● Goal
Only the lines from the one containing "bpy.data.objects.remove(obj)" down to the one containing "solid_high - solid_low])" should be printed, exactly as they stand, ends included.

● Information given
⁂
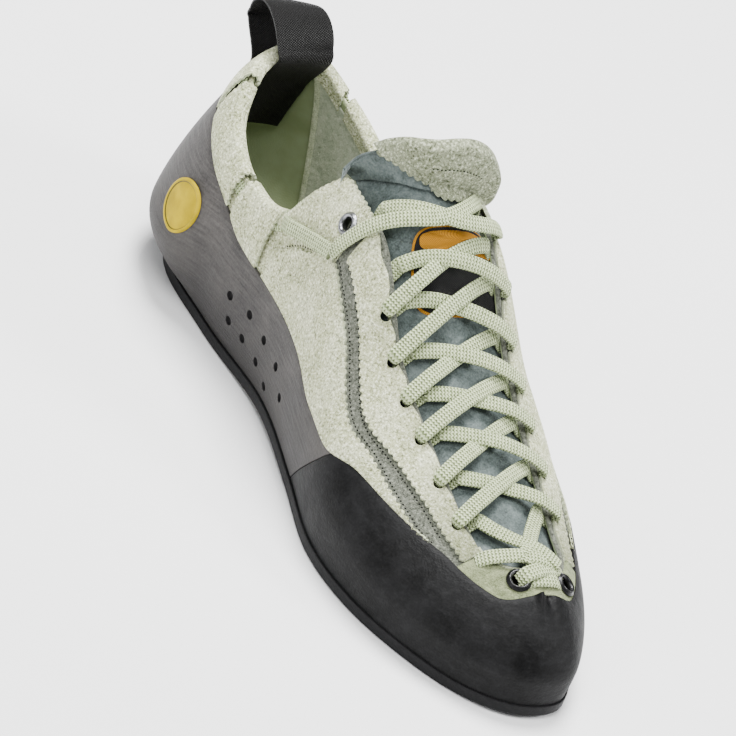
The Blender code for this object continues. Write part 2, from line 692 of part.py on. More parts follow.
⁂
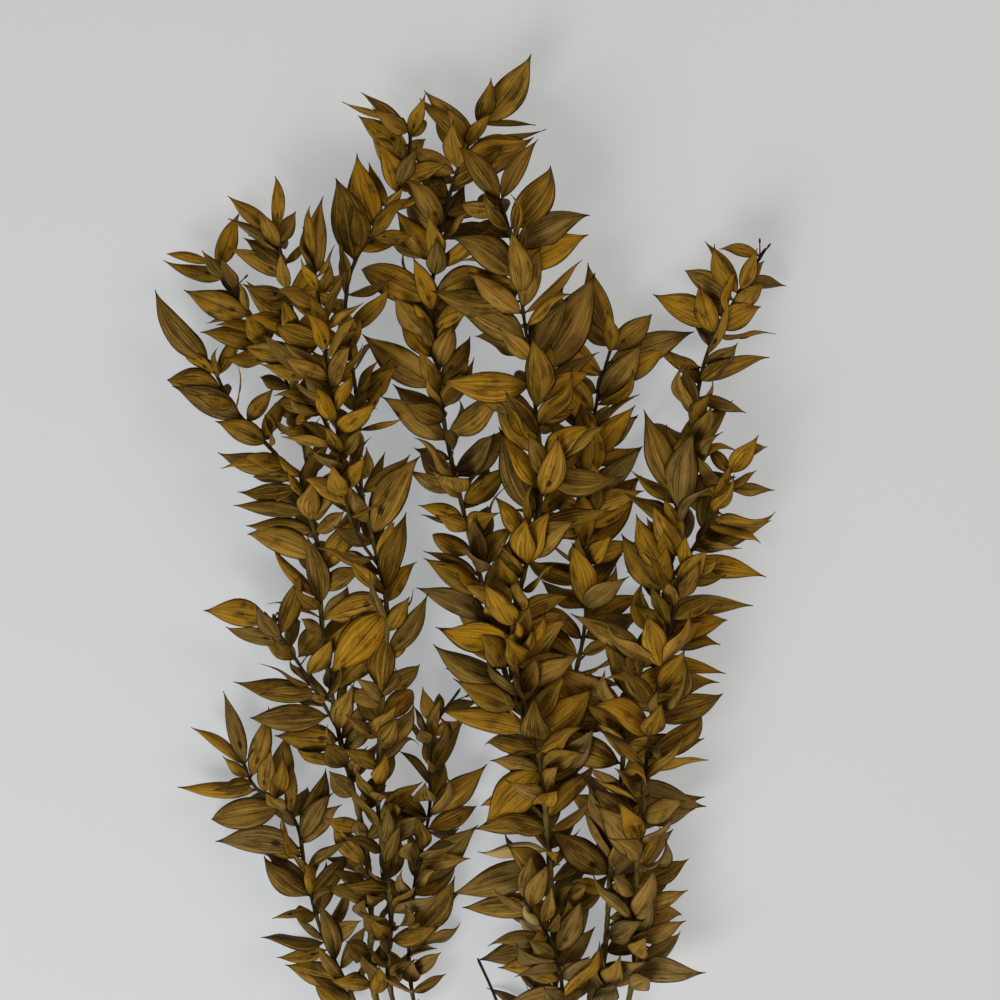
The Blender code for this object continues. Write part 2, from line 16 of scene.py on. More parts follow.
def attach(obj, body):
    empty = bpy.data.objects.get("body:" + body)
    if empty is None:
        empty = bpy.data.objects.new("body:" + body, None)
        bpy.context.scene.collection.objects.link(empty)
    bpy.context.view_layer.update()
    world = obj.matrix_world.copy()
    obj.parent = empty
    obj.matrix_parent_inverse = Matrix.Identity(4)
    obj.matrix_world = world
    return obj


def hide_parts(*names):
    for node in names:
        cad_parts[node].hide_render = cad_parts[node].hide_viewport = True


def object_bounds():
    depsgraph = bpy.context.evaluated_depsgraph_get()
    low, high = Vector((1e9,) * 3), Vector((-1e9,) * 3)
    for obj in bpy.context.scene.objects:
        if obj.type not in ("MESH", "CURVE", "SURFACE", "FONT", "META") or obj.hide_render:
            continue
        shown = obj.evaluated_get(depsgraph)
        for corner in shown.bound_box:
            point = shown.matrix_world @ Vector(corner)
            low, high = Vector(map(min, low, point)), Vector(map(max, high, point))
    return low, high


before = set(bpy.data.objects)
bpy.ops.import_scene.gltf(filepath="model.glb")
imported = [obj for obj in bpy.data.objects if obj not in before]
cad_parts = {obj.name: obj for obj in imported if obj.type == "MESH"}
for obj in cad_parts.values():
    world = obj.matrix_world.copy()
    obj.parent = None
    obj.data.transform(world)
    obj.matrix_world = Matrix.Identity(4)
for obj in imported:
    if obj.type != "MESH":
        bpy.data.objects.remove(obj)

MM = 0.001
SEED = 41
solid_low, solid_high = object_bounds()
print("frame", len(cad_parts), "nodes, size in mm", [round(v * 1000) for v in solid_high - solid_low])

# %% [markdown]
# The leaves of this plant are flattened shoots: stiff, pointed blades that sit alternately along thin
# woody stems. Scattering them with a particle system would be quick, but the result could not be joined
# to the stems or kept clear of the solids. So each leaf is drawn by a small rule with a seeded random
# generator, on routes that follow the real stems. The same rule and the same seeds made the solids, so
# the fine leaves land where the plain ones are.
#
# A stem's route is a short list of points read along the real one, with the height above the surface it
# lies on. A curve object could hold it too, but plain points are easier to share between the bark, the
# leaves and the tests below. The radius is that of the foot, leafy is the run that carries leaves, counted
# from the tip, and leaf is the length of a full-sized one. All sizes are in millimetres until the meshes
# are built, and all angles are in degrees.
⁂
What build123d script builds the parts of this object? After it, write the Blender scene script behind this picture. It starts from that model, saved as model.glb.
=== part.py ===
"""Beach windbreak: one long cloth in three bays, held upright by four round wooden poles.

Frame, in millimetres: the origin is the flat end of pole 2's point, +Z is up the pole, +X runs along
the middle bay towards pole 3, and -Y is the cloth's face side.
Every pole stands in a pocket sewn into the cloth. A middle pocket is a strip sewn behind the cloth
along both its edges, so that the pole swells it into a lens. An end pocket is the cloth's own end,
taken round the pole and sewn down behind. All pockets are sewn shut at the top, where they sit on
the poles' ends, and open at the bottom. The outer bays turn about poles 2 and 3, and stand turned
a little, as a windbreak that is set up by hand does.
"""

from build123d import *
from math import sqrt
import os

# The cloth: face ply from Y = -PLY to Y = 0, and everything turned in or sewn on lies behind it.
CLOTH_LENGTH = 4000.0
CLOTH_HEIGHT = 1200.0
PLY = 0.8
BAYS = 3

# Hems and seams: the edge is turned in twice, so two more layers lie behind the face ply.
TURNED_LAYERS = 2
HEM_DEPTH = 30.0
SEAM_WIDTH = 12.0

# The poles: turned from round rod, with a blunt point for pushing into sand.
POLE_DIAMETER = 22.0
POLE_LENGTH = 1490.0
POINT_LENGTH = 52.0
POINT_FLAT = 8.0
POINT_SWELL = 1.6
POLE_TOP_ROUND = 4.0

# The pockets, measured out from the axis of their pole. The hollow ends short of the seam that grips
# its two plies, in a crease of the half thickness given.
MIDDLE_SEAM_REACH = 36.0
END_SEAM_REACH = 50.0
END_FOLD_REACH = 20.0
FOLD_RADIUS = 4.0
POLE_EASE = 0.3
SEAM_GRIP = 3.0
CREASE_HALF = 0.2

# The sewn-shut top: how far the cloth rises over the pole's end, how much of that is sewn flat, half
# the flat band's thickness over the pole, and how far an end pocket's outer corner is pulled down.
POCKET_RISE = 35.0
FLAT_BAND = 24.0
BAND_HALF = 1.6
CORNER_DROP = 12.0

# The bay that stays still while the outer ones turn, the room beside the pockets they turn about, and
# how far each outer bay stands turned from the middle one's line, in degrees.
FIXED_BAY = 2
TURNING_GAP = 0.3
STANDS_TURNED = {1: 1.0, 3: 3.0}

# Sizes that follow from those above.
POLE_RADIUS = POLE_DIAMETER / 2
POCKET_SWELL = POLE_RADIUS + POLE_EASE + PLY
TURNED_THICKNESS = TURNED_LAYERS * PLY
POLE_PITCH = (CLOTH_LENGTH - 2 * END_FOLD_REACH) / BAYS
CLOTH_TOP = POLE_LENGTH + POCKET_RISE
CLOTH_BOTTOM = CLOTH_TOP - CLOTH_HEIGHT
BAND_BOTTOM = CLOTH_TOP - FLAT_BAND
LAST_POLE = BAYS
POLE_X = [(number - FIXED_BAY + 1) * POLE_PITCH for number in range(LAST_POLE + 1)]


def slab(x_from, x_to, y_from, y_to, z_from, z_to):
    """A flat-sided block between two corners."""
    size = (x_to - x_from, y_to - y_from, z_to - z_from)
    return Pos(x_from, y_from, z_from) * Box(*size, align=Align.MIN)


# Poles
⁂
● Written response
        bpy.data.objects.remove(obj)

MM = 0.001
SEED = 41
solid_low, solid_high = object_bounds()
print("frame", len(cad_parts), "nodes, size in mm", [round(v * 1000) for v in solid_high - solid_low])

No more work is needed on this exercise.